[Start]

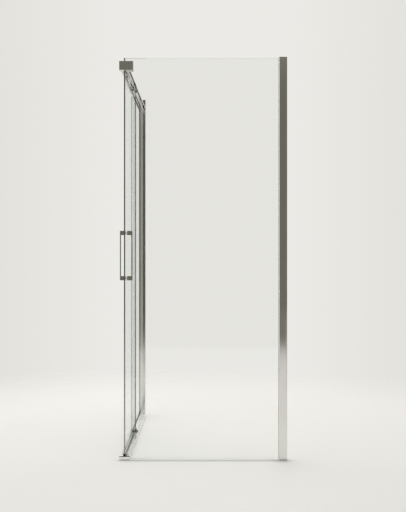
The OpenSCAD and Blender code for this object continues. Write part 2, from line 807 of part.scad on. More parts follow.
// Seal section: a U on a glass edge that lies at y = 0 and runs towards +y
module seal_u(grip) {
  difference() {
    area([-seal_half, -seal_wall], [seal_half, grip]);
    area([-half_glass, 0], [half_glass, grip + 1]);
  }
}

module door_leading_seal() {
  color(clear_seal) placed() upright(leaf_z0, leaf_z1) translate([leaf_x, leaf_y0]) {
    seal_u(seal_grip);
    round_area([-edge_leg / 2 + 0.3, -bulb_d], [edge_leg / 2 - 0.3, -seal_wall + 0.5], 1);
  }
}

module door_trailing_seal() {
  reach = pane_gap - run_gap;
  color(clear_seal) placed() upright(leaf_z0, leaf_z1 - 1) translate([leaf_x, leaf_y1]) {
    rotate(180) seal_u(seal_grip);
    polygon([
      [-half_glass + 0.5, 0.6], [-half_glass - reach, 5.4], [-half_glass - reach, 4.2],
      [-half_glass - 0.5, 0.2]
    ]);
  }
}

module door_bottom_seal() {
  color(clear_seal) placed() along_front(leaf_y0 + seal_grip + 0.5, leaf_y1 - seal_grip - 0.5)
    translate([leaf_x, leaf_z0]) {
      seal_u(seal_grip);
      polygon([[0.7, -fin_h], [1.6, -fin_h], [0.5, -seal_wall / 2], [-0.7, -seal_wall / 2]]);
    }
}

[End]

What this task involves:
Set down the listing above in full, please, exactly as it appears.

Final answer:
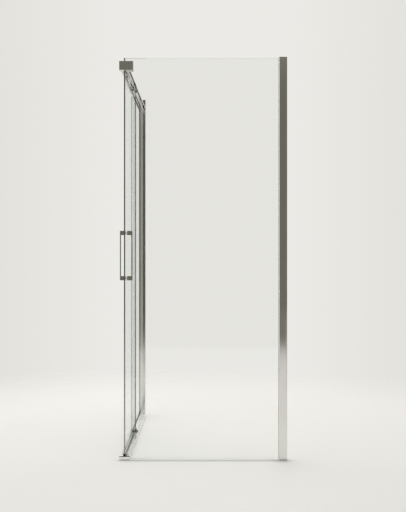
The OpenSCAD and Blender code for this object continues. Write part 2, from line 807 of part.scad on. More parts follow.
// Seal section: a U on a glass edge that lies at y = 0 and runs towards +y
module seal_u(grip) {
  difference() {
    area([-seal_half, -seal_wall], [seal_half, grip]);
    area([-half_glass, 0], [half_glass, grip + 1]);
  }
}

module door_leading_seal() {
  color(clear_seal) placed() upright(leaf_z0, leaf_z1) translate([leaf_x, leaf_y0]) {
    seal_u(seal_grip);
    round_area([-edge_leg / 2 + 0.3, -bulb_d], [edge_leg / 2 - 0.3, -seal_wall + 0.5], 1);
  }
}

module door_trailing_seal() {
  reach = pane_gap - run_gap;
  color(clear_seal) placed() upright(leaf_z0, leaf_z1 - 1) translate([leaf_x, leaf_y1]) {
    rotate(180) seal_u(seal_grip);
    polygon([
      [-half_glass + 0.5, 0.6], [-half_glass - reach, 5.4], [-half_glass - reach, 4.2],
      [-half_glass - 0.5, 0.2]
    ]);
  }
}

module door_bottom_seal() {
  color(clear_seal) placed() along_front(leaf_y0 + seal_grip + 0.5, leaf_y1 - seal_grip - 0.5)
    translate([leaf_x, leaf_z0]) {
      seal_u(seal_grip);
      polygon([[0.7, -fin_h], [1.6, -fin_h], [0.5, -seal_wall / 2], [-0.7, -seal_wall / 2]]);
    }
}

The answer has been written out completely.